Shaking Up Black Hole Theory

September 06, 2003|K.C. Cole | Times Staff Writer

For all their pull on the imagination, black holes have always seemed somewhat sedate -- passive one-way portals that swallow light and anything else that come within gravitational grabbing distance.

But recent observations by a group of UCLA astronomers of the black hole at the center of the Milky Way have found that the path to oblivion is surprisingly churned up -- more like a tornado than a funnel.

Such close-up views of matter swirling around the mouth of the black hole weren't possible until recent improvements to the Keck telescopes in Hawaii allowed observations in previously obscured bands of infrared.

Radio signals have long suggested calm conditions. Recent X-ray images have caught energetic flare-ups, but only about once a day.

In the infrared, however, the hole -- 26,000 light-years from Earth -- is a constantly (if irregularly) flickering beacon.

It's like seeing the black hole's heartbeat, said UCLA astronomer Andrea Ghez. "Is it calm?

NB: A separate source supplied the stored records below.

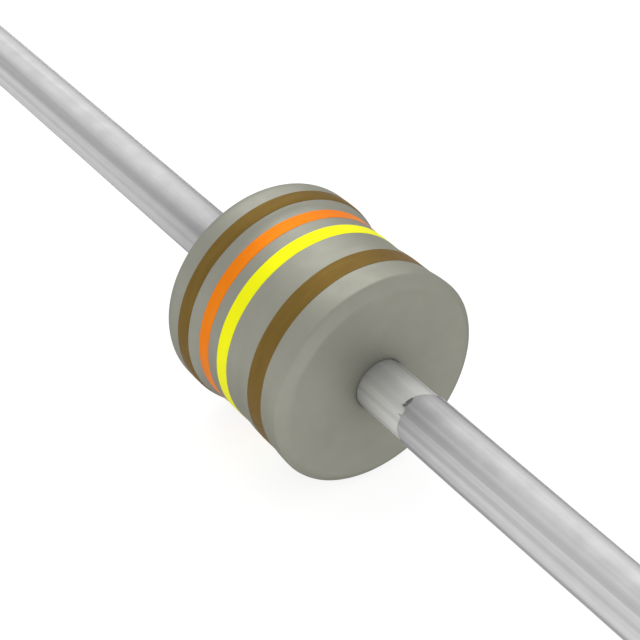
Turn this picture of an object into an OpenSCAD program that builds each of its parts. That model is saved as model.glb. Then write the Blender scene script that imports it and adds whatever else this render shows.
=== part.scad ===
// Axial film resistor with four colour bands, lying along X.
// The origin is the middle of the body, on the axis of the leads. Lengths are in millimetres.

/* [Ceramic core] */
// Diameter of the ceramic rod
core_d = 1.8; // [1.2:0.05:3]
// Length of the ceramic rod
core_len = 1.6; // [1.4:0.05:8]
// Radius of the rod's tumbled edges
core_edge_r = 0.06; // [0.02:0.01:0.1]

/* [Resistive film] */
// Thickness of the film on the rod
film_t = 0.02; // [0.01:0.005:0.04]
// Turns of the spiral groove that trims the film to its value
groove_turns = 4; // [2:0.5:5]
// Width of the spiral groove
groove_w = 0.06; // [0.03:0.01:0.09]
// Plain film between a cap's mouth and the nearest end of the groove
groove_margin = 0.07; // [0.03:0.01:0.15]

/* [End caps] */
// Wall of the pressed cap
cap_wall = 0.12; // [0.08:0.01:0.16]
// Thickness of the cap's closed end
cap_floor = 0.14; // [0.1:0.01:0.2]
// Length of the cap outside
cap_len = 0.45; // [0.35:0.01:0.55]
// Outer corner radius of the cap
cap_corner_r = 0.1; // [0.05:0.01:0.14]
// Chamfer inside the cap's mouth, which leads the rod in
cap_lead_in = 0.03; // [0.01:0.005:0.05]
// Radial clearance between the film and the cap
cap_fit = 0.005; // [0.002:0.001:0.01]

/* [Lead wires] */
// Diameter of the wire
wire_d = 0.57; // [0.4:0.01:0.7]
// Free length of each lead, from the body's end face to its cut end
lead_len = 11.9; // [5:0.1:30]
// Fillet of the weld between wire and cap
weld_fillet_r = 0.09; // [0.04:0.01:0.11]
// Radius of the weld's rounded rim on the cap
weld_rim_r = 0.03; // [0.01:0.005:0.04]

/* [Tin coat] */
// Thickness of the dipped tin on the wire
tin_t = 0.015; // [0.01:0.001:0.03]
// Bare wire between the body's end face and the tongues of the tin
bare_len = 0.61; // [0.3:0.01:2]
// How far the edge of the tin runs back between its two tongues
tin_wave = 0.11; // [0.05:0.01:0.2]
// Angle of the front tongue round the lead, from the top
tongue_angle = -37; // [-90:1:90]
// Small bites in the front tongue's edge
nick_count = 3; // [1:1:5]
// Radius of one bite
nick_r = 0.032; // [0.02:0.002:0.05]
// Angle from one bite to the next
nick_step = 9; // [6:1:14]

/* [Lacquer body] */
// Lacquer over the rear cap's wall
bulb_coat = 0.205; // [0.15:0.005:0.3]
// Lacquer over the caps' closed ends
end_coat = 0.16; // [0.13:0.01:0.3]
// Depth of the waist below the rear bulb
waist_depth = 0.064; // [0.03:0.002:0.1]
// Rise from the waist to the shoulder that carries the tolerance band
shoulder_rise = 0.016; // [0.01:0.002:0.04]
// Rise from the shoulder to the front bulb
front_bulb_rise = 0.024; // [0.01:0.002:0.05]
// Length of the rear bulb, up to its blend
rear_bulb_len = 0.44; // [0.3:0.01:0.5]
// Length of the front bulb, up to its blend
front_bulb_len = 0.21; // [0.18:0.01:0.3]
// Length of the shoulder between its two blends
shoulder_len = 0.34; // [0.28:0.01:0.36]
// Radius of the two arcs that blend the rear bulb into the waist
rear_blend_r = 0.3; // [0.15:0.01:0.4]
// Radius of the two arcs that blend the waist into the shoulder
shoulder_blend_r = 0.7; // [0.2:0.01:0.9]
// Radius of the two arcs that blend the shoulder into the front bulb
front_blend_r = 0.2; // [0.08:0.01:0.3]
// Rounding of the rear end
rear_edge_r = 0.21; // [0.08:0.01:0.25]
// Rounding of the front end
front_edge_r = 0.135; // [0.08:0.005:0.17]

/* [Colour bands] */
// Thickness of the printed paint
band_t = 0.015; // [0.01:0.001:0.03]
// Rear end face to the first band
first_band_from_rear = 0.361; // [0.26:0.001:0.38]
// Width of the first digit's band
first_band_w = 0.17; // [0.12:0.01:0.22]
// Bare lacquer between the first and second bands
first_gap = 0.142; // [0.08:0.002:0.16]
// Width of the second digit's band
second_band_w = 0.168; // [0.12:0.001:0.22]
// Bare lacquer between the second and third bands
second_gap = 0.163; // [0.08:0.001:0.18]
// Width of the multiplier's band
multiplier_band_w = 0.178; // [0.12:0.002:0.24]
// Front end face to the tolerance band
tolerance_from_front = 0.382; // [0.34:0.002:0.42]
// Width of the tolerance band
tolerance_band_w = 0.232; // [0.16:0.002:0.28]

/* [Hidden] */

$fn = 128;

// Radii from the inside out
core_r = core_d / 2;
film_r = core_r + film_t;
cap_bore_r = film_r + cap_fit;
cap_r = cap_bore_r + cap_wall;
wire_r = wire_d / 2;
tin_r = wire_r + tin_t;
rear_bulb_r = cap_r + bulb_coat;
waist_r = rear_bulb_r - waist_depth;
shoulder_r = waist_r + shoulder_rise;
front_bulb_r = shoulder_r + front_bulb_rise;

// Places along the axis, from the middle out
core_end = core_len / 2;
cap_end = core_end + cap_floor;
cap_mouth = cap_end - cap_len;
body_end = cap_end + end_coat;
lead_end = body_end + lead_len;

// Length of a smooth step between two radii, by two equal arcs
function step_run(rise, arc_r) = sqrt(rise * (4 * arc_r - rise));

// Where the bulbs and the shoulder of the lacquer end
rear_bulb_stop = -body_end + rear_bulb_len;
front_bulb_start = body_end - front_bulb_len;
shoulder_start = front_bulb_start - step_run(front_bulb_rise, front_blend_r) - shoulder_len;

// Where the bands start
first_band_x = -body_end + first_band_from_rear;
second_band_x = first_band_x + first_band_w + first_gap;
multiplier_band_x = second_band_x + second_band_w + second_gap;
tolerance_band_x = body_end - tolerance_from_front - tolerance_band_w;

// The spiral groove, as flat steps round the rod
groove_steps_per_turn = 36;
groove_steps = round(groove_turns * groove_steps_per_turn);
groove_reach = cap_mouth - groove_margin - groove_w / 2;
groove_overcut = 0.03;

// How far outlines that are joined run into each other
run_on = 0.02;

// The round end of the tin's saddle-shaped edge, from the depth of its wave
wave_r = (tin_r * tin_r + tin_wave * tin_wave) / (2 * tin_wave);

ceramic_white = [0.93, 0.92, 0.88];
film_grey = [0.24, 0.23, 0.25];
steel = [0.72, 0.73, 0.74];
bare_wire = [0.78, 0.78, 0.77];
bright_tin = [0.86, 0.86, 0.87];
lacquer_grey = [0.66, 0.66, 0.61];
brown = [0.46, 0.36, 0.17];
orange = [0.95, 0.52, 0.14];
yellow = [0.98, 0.95, 0.16];

// A solid turned about the lead's axis from an outline of radius by place along the axis
module turned() {
  rotate([0, 90, 0])
    rotate_extrude()
      children();
}

// A stretch of outline of one radius
module stretch(from_x, to_x, r) {
  translate([0, from_x])
    square([r, to_x - from_x]);
}

// Outline of a bar with one rounded rim, between the flat end at end_x and inner_x
module rounded_end(inner_x, end_x, r, edge_r) {
  side = sign(end_x - inner_x);
  rim_x = end_x - side * edge_r;
  stretch(min(inner_x, rim_x), max(inner_x, rim_x), r);
  stretch(min(inner_x, end_x), max(inner_x, end_x), r - edge_r);
  translate([r - edge_r, rim_x])
    circle(r = edge_r);
}

// Outline of a smooth step down from a high stretch that ends at high_x, by two equal arcs that
// meet halfway. Grown outward, its round arc widens and its hollow arc tightens.
module smooth_step(high_x, high_r, low_r, arc_r, side, grow) {
  rise = high_r - low_r;
  low_x = high_x + side * step_run(rise, arc_r);
  share = (arc_r - grow) / (2 * arc_r);
  meet_x = low_x + (high_x - low_x) * share;
  meet_r = low_r + grow + rise * share;
  over_x = high_x - side * run_on;
  intersection() {
    stretch(min(low_x, over_x), max(low_x, over_x), high_r + grow);
    translate([high_r - arc_r, high_x])
      circle(r = arc_r + grow);
  }
  difference() {
    stretch(min(low_x, meet_x), max(low_x, meet_x), meet_r);
    translate([low_r + arc_r, low_x])
      circle(r = arc_r - grow);
  }
}

// Outline of the lacquered body, or of a skin that lies on it
module body_outline(grow = 0) {
  stretch(rear_bulb_stop, front_bulb_start, waist_r + grow);
  stretch(shoulder_start, front_bulb_start, shoulder_r + grow);
  rounded_end(rear_bulb_stop, -body_end, rear_bulb_r + grow, rear_edge_r + grow);
  rounded_end(front_bulb_start, body_end, front_bulb_r + grow, front_edge_r + grow);
  smooth_step(rear_bulb_stop, rear_bulb_r, waist_r, rear_blend_r, 1, grow);
  smooth_step(shoulder_start, shoulder_r, waist_r, shoulder_blend_r, -1, grow);
  smooth_step(front_bulb_start, front_bulb_r, shoulder_r, front_blend_r, -1, grow);
}

// Outside of the front cap
module cap_outline() {
  rounded_end(cap_mouth, cap_end, cap_r, cap_corner_r);
}

// Outline of the front wire with its weld, a fillet that runs out into a rounded rim on the cap
module wire_outline() {
  fillet_x = cap_end + weld_rim_r + weld_fillet_r;
  fillet_r = wire_r + weld_fillet_r;
  stretch(cap_end, lead_end, wire_r);
  difference() {
    stretch(cap_end, fillet_x, fillet_r);
    translate([fillet_r, fillet_x])
      circle(r = weld_fillet_r);
  }
  intersection() {
    stretch(cap_end, fillet_x, fillet_r + weld_rim_r);
    translate([fillet_r, cap_end])
      circle(r = weld_rim_r);
  }
}

// A piece of the front half, seen in the rear half
module rear() {
  mirror([1, 0, 0])
    children();
}

module ceramic_core() {
  color(ceramic_white)
    turned() {
      rounded_end(0, core_end, core_r, core_edge_r);
      rounded_end(0, -core_end, core_r, core_edge_r);
    }
}

// Corner of the groove's section at one step: radius r, half a width to one side
function groove_point(i, r, side) =
  let (
    turn = 360 * i / groove_steps_per_turn,
    x = -groove_reach + 2 * groove_reach * i / groove_steps + side * groove_w / 2
  )
  [x, r * cos(turn), r * sin(turn)];

// The spiral that the trimming beam burns away, a little deeper and higher than the film
module trim_groove() {
  inner_r = core_r - groove_overcut;
  outer_r = film_r + groove_overcut;
  points = [
    for (i = [0 : groove_steps])
      for (corner = [[inner_r, -1], [inner_r, 1], [outer_r, 1], [outer_r, -1]])
        groove_point(i, corner[0], corner[1])
  ];
  walls = [
    for (i = [0 : groove_steps - 1], k = [0 : 3])
      let (a = 4 * i + k, b = 4 * i + (k + 1) % 4)
      each [[a, b + 4, b], [a, a + 4, b + 4]]
  ];
  last = 4 * groove_steps;
  ends = [[0, 1, 2, 3], [last + 3, last + 2, last + 1, last]];
  polyhedron(points = points, faces = concat(walls, ends));
}

module resistive_film() {
  film_end = core_end - core_edge_r;
  color(film_grey)
    difference() {
      turned()
        difference() {
          stretch(-film_end, film_end, film_r);
          stretch(-film_end, film_end, core_r);
        }
      trim_groove();
    }
}

module end_cap() {
  color(steel)
    turned()
      difference() {
        cap_outline();
        rounded_end(cap_mouth, core_end, cap_bore_r, core_edge_r);
        polygon([
          [0, cap_mouth], [cap_bore_r + cap_lead_in, cap_mouth],
          [cap_bore_r, cap_mouth + cap_lead_in], [0, cap_mouth + cap_lead_in]
        ]);
      }
}

module rear_cap() {
  rear() end_cap();
}

module front_cap() {
  end_cap();
}

module lead_wire() {
  color(bare_wire)
    turned()
      wire_outline();
}

module rear_lead() {
  rear() lead_wire();
}

module front_lead() {
  lead_wire();
}

// A round cutter across the lead at one place along it, at an angle from the top
module radial_cutter(x, angle, r, from_r, to_r) {
  translate([x, 0, 0])
    rotate([-angle, 0, 0])
      translate([0, 0, from_r])
        cylinder(h = to_r - from_r, r = r);
}

// Dipped tin on the front wire, with its wavy, nicked edge near the body
module tin_coat() {
  tongue_x = body_end + bare_len;
  color(bright_tin)
    difference() {
      turned()
        difference() {
          stretch(tongue_x - nick_r, lead_end, tin_r);
          stretch(tongue_x - nick_r, lead_end, wire_r);
        }
      radial_cutter(tongue_x + tin_wave - wave_r, tongue_angle + 90, wave_r, -2 * tin_r, 2 * tin_r);
      for (i = [0 : nick_count - 1])
        radial_cutter(
          tongue_x, tongue_angle + (i - (nick_count - 1) / 2) * nick_step, nick_r, 0, 2 * tin_r
        );
    }
}

module rear_tin_coat() {
  rear() tin_coat();
}

module front_tin_coat() {
  tin_coat();
}

// Lacquer shell, filled right up to the caps, the film and the welded wires
module lacquer_coating() {
  color(lacquer_grey)
    turned()
      difference() {
        body_outline();
        stretch(-core_end, core_end, film_r);
        for (side = [0, 1])
          mirror([0, side]) {
            cap_outline();
            wire_outline();
          }
      }
}

// One printed ring of paint on the lacquer
module band(from_x, width, paint) {
  color(paint)
    turned()
      intersection() {
        difference() {
          body_outline(band_t);
          body_outline();
        }
        stretch(from_x, from_x + width, 2 * rear_bulb_r);
      }
}

module first_digit_band() {
  band(first_band_x, first_band_w, brown);
}

module second_digit_band() {
  band(second_band_x, second_band_w, orange);
}

module multiplier_band() {
  band(multiplier_band_x, multiplier_band_w, yellow);
}

module tolerance_band() {
  band(tolerance_band_x, tolerance_band_w, brown);
}

ceramic_core();
resistive_film();
rear_cap();
front_cap();
rear_lead();
front_lead();
rear_tin_coat();
front_tin_coat();
lacquer_coating();
first_digit_band();
second_digit_band();
multiplier_band();
tolerance_band();
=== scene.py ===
import math

import bpy
import numpy as np
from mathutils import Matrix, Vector


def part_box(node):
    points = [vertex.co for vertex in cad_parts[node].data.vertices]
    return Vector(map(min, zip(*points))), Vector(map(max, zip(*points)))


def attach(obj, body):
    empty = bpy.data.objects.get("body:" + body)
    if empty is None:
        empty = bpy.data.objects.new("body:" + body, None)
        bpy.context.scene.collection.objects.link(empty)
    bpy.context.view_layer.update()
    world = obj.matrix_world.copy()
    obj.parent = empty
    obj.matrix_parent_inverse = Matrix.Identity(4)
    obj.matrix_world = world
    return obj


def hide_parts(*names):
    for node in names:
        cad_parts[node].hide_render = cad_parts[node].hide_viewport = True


# Axial film resistor with four colour bands, lying along X
# Angles round the lead are counted from the top towards +Y
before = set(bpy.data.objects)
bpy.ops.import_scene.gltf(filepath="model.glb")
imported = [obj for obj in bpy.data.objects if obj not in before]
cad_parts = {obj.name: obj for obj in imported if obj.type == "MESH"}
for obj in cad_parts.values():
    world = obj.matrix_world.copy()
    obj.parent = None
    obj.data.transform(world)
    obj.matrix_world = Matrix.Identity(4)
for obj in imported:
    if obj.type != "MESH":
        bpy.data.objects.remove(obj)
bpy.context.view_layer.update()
mm = 0.001
root = "root"
print("frame loaded:", len(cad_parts), "nodes")


# Shared mesh helpers; outlines are lists of (x, r) in millimetres

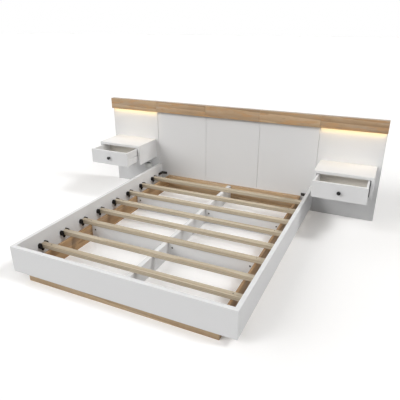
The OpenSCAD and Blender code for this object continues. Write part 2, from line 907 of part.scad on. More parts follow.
// Turned knob: foot, neck and rounded head, with the stud that goes into the front
module drawer_knob(side) {
    edge_r = knob_head_t * 0.45;
    color("black") translate([side * stand_x, drawer_y, drawer_z + front_h / 2])
        rotate([90, 0, 0]) {
            rotate_extrude($fn = 64) {
                square([knob_foot_d / 2, knob_foot_t]);
                square([knob_neck_d / 2, knob_l - knob_head_t / 2]);
                translate([0, knob_l - knob_head_t]) {
                    square([knob_d / 2 - edge_r, knob_head_t]);
                    translate([0, edge_r]) square([knob_d / 2, knob_head_t - 2 * edge_r]);
                    for (z = [edge_r, knob_head_t - edge_r])
                        translate([knob_d / 2 - edge_r, z]) circle(edge_r);
                }
            }
            translate([0, 0, -stud_l]) cylinder(h = stud_l + past, d = stud_d);
        }
}

footboard();
side_rail(left);  // left_side_rail
side_rail(right);  // right_side_rail
foot_plinth();
base_board(left);  // left_base_board
base_board(right);  // right_base_board
head_base_board();
head_ledger();
centre_beam();
cross_panels(cross_slats[0]);  // foot_cross_panels
cross_panels(cross_slats[1]);  // head_cross_panels
for (k = [1 : slat_count])
    slat(k);
slat_holders();
slat_screws();
cam_fittings();
corner_braces();
pan_screws();
dowels();
headboard_panel(-2);  // panel_outer_left
headboard_panel(-1);  // panel_inner_left
headboard_panel(0);  // panel_centre
headboard_panel(1);  // panel_inner_right
headboard_panel(2);  // panel_outer_right
band_segment(-2);  // band_outer_left
band_segment(-1);  // band_inner_left
band_segment(0);  // band_centre
band_segment(1);  // band_inner_right
band_segment(2);  // band_outer_right
seam_battens();
led_channels();
led_tapes();
led_diffusers();
sensor_housing();
sensor_lens();
drawer_runners();
stand_top(left);  // left_stand_top
stand_bottom(left);  // left_stand_bottom
stand_sides(left);  // left_stand_sides
stand_back(left);  // left_stand_back
stand_top(right);  // right_stand_top
stand_bottom(right);  // right_stand_bottom
stand_sides(right);  // right_stand_sides
stand_back(right);  // right_stand_back
drawer_front(left);  // left_drawer_front
drawer_sides(left);  // left_drawer_sides
drawer_back(left);  // left_drawer_back
drawer_bottom(left);  // left_drawer_bottom
drawer_knob(left);  // left_drawer_knob
drawer_front(right);  // right_drawer_front
drawer_sides(right);  // right_drawer_sides
drawer_back(right);  // right_drawer_back
drawer_bottom(right);  // right_drawer_bottom
drawer_knob(right);  // right_drawer_knob
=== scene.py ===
import math

import bpy
import bmesh
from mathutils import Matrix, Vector


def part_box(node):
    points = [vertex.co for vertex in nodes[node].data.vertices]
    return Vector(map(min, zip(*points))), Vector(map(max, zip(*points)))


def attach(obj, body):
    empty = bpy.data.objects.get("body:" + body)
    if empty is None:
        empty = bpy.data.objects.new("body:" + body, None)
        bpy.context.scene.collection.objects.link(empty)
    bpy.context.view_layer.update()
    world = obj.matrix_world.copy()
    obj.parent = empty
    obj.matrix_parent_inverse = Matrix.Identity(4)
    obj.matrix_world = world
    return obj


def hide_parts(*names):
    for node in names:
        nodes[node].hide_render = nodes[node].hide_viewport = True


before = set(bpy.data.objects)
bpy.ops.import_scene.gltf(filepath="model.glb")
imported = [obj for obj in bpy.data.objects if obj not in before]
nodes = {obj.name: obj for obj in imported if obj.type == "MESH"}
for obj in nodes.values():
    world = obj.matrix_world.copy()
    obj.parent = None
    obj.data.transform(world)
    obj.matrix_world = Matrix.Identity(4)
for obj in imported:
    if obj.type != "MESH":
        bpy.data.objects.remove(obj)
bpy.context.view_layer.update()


# Side rails and footboard: 30 mm chipboard with a white melamine coat, satin and very finely pearled.
# The boards are cut from a coated sheet, and a thin white band is glued round their cut edges.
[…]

Is it nervous? It turns out it's a lot more excited than we thought."

The situation, she said, is probably analogous to that on the sun: layers of electrically charged gas orbiting at different speeds, sheering against each other, tangling up magnetic fields.

"From a distance, the sun looks calm," Ghez said. "But when you look in detail, you can see that it's very turbulent."

The throat of the hole is even more tumultuous, with superheated molecules slamming into each other, causing shocks. Understanding these conditions in detail will help astronomers discover why our black hole is so unusually black. Those in other galaxies emit far more light, while ours seems to keep its vast energy close to home. "How does it hide all that energy?" Ghez asked.

The answers are swirling around in all that gas.